Non-wettability propulsion mediated by the gas film after the impact of droplets

Droplet propulsion is important in numerous applications, such as microfluidic chips, biomimetic micro-robots, and drug delivery. A droplet on a liquid film always hovers and wets the surface throughout the impact process. In this study, we report a phenomenon in which a droplet on a non-uniformly heated surface exhibited self-propulsion from a cold to a hot surface without wetting. There was a micrometer-sized, or even thinner, gas film beneath the droplet that continuously prevented it from wetting the surface of the liquid film. An experimental investigation on droplet propulsion by color interferometry and high-speed photography showed a gas film beneath the droplet, and the thickness of the gas film was measured during droplet self-propulsion.
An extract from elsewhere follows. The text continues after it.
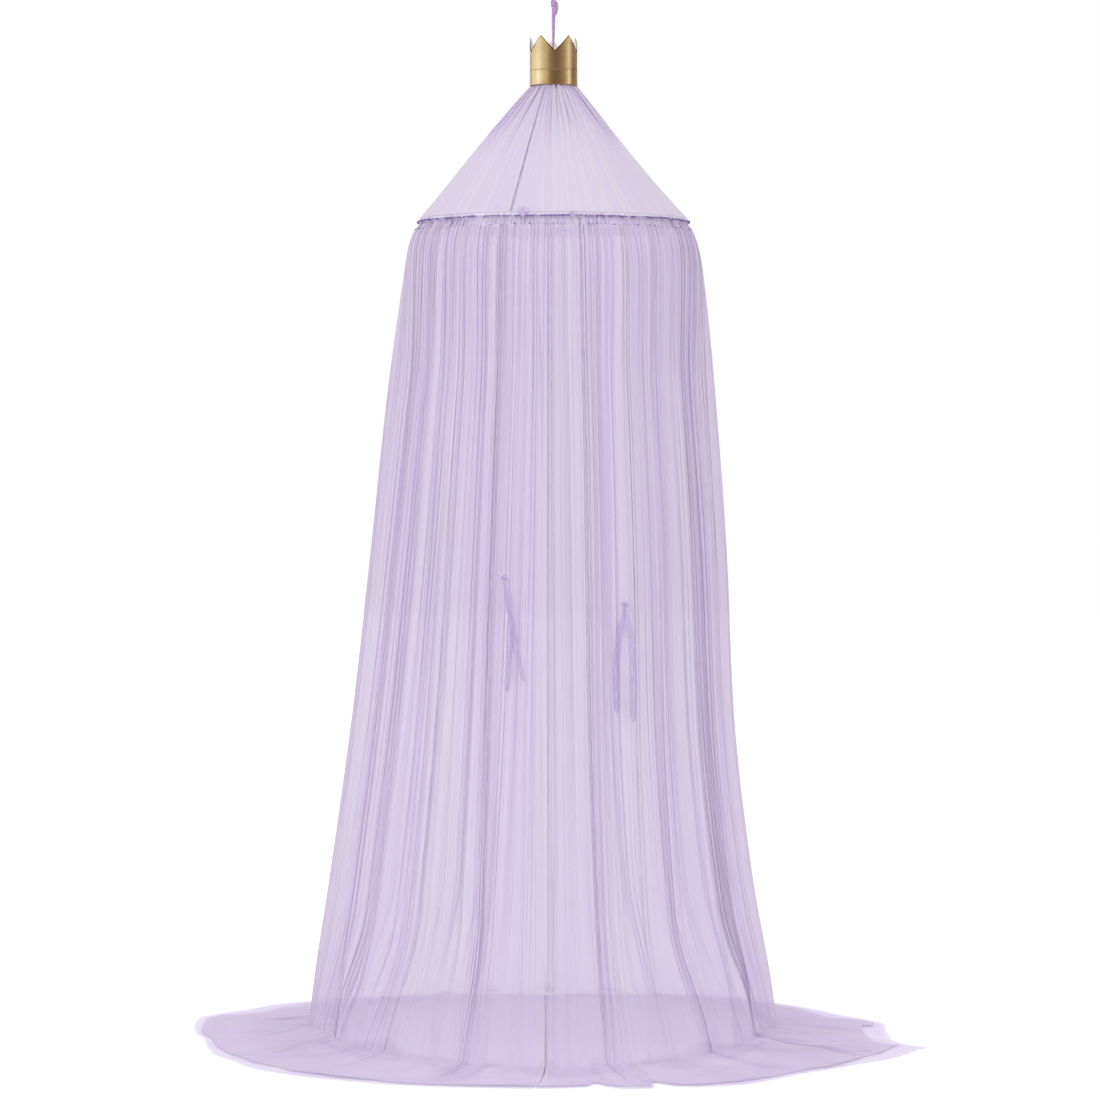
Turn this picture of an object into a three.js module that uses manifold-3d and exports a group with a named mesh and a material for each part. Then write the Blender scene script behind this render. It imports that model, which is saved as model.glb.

The propulsion acceleration of the droplet increased linearly with the temperature gradient of the liquid film surface, and a theoretical model was developed to explain the observed self-propulsion of the droplet based on the dynamics of the thin gas film. When the temperature gradient of the liquid film surface was 0, the droplet stayed at the impact point without propulsion, and thus the droplet acceleration was 0. However, when the temperature gradient of the liquid film surface was 10.73 K/mm, the droplet acceleration could even reach 129.3 mm/s². The diameter of the gas film increased with the droplet size because more gas was entrapped by the larger droplet. As the droplet diameter increased from 1.5 to 2 mm, the diameter of the gas film almost doubled. The effects of the droplet viscosity on the droplet self-propulsion were negligible, but the extremely low-viscosity droplet propelled slowly because of the energy loss in the bouncing process. This self-propulsion can be exploited to manipulate a droplet mediated by thin gas film in specific directions through well-defined temperature gradients.